Randy Farr discusses the interactive virtual reality computer exhibit titled "Lawrence, Kansas, 1863," that he created for the Watkins Community Museum of History. The program depicts Lawrence at the time of Quantrill's Raid.

"It's not meant to be a reference (book)," Farr said of his computer program. "It's an active learning experience."

Steve Jansen, historian for the museum, said the interactive display accurately reflects the expanse of land in and around Lawrence in the 1860s.

By guiding a computer mouse, users can click on specific streets, homes and other icons on the computer screen to learn about Lawrence, its buildings, its people and the events leading up to and following William Quantrill's raid.

"It's as accurate as we have information," Jansen said, adding that the program can be updated as more information about Lawrence's history becomes known.

During the course of the program, users will see original computer-generated images by Farr and historic photographs of Lawrence and hear a narrative recorded by Jansen, museum employee Judy Sweets and others.

For example, clicking a mouse on the Eldridge Hotel icon will bring up information about the history of the hotel, historic photos of the hotel, information about Shalor and Thomas Eldridge, a description of William Quantrill as he entered the hotel, how the hotel was occupied by Quantrill's men and how the hotel was surrendered.

Farr approached Jansen with the idea for an interactive exhibit after hearing Jansen speak at a meeting last summer.

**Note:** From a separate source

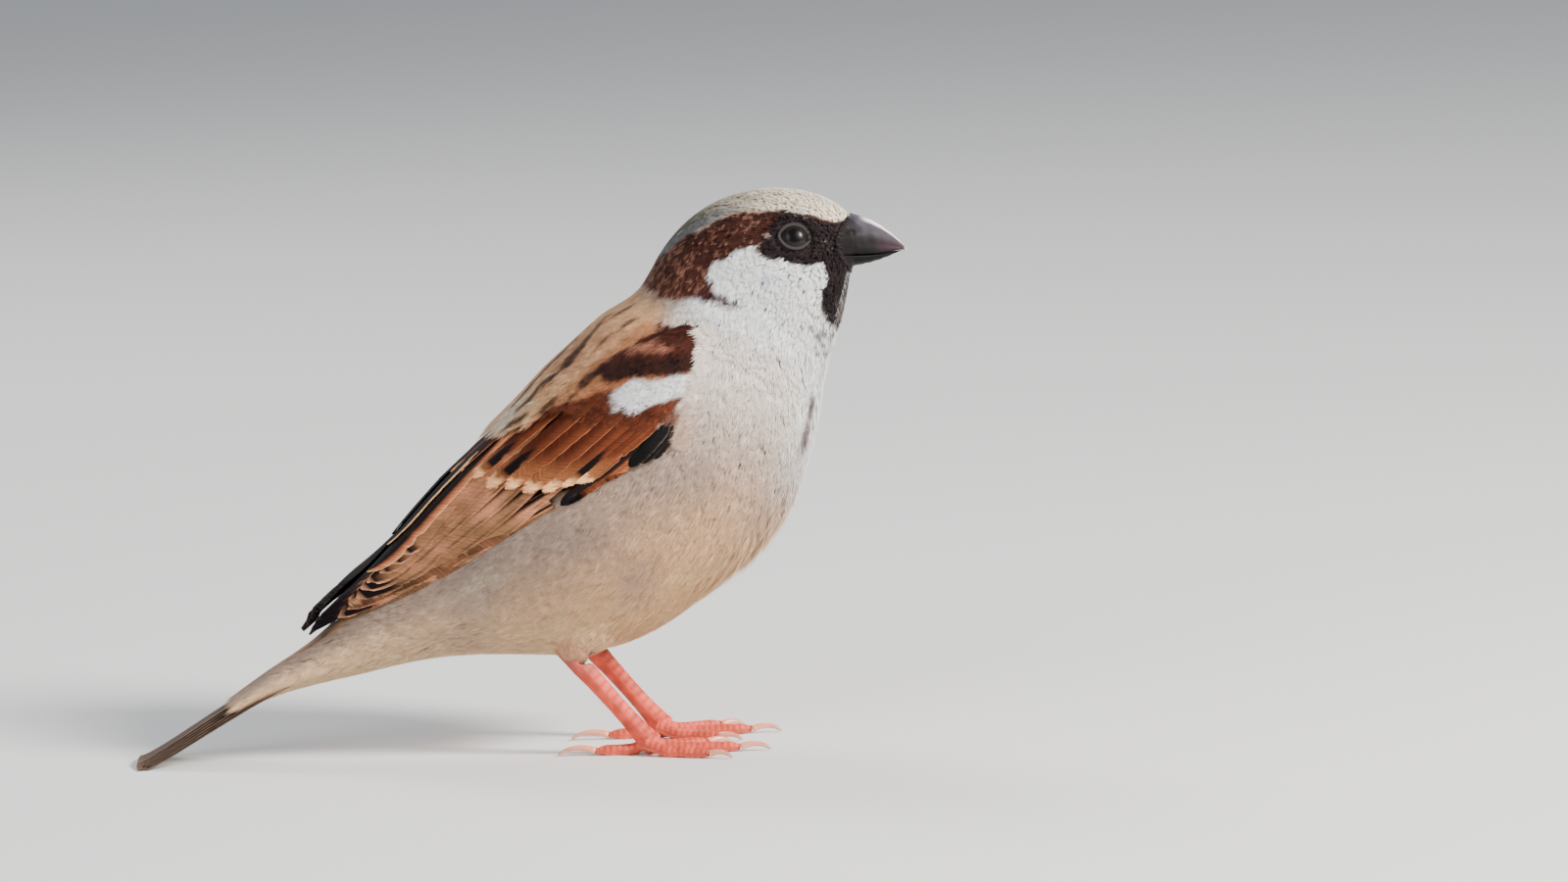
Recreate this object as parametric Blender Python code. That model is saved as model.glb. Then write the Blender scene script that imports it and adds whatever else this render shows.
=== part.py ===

At that time, he knew little about Lawrence history. He immediately immersed himself in the town's connection to the Civil War.

"I wanted to do this because I knew I'd learn more about it," Farr said.

Jansen said the interactive exhibit is a much-needed addition to the museum, and he credited Lawrence residents Phil Godwin, Marnie Argersinger and Tensie Oldfather for their support and effort to make it happen.

"If we don't have the ability to do this medium, we lack credibility," he said. "We need a one-of-a-kind thing for the museum, and this is one of the things we can do."

Farr said a CD-ROM based on the interactive exhibit will be available in a couple of weeks at the museum. A special version of the CD-ROM and teaching guides for schools also may be available in the future.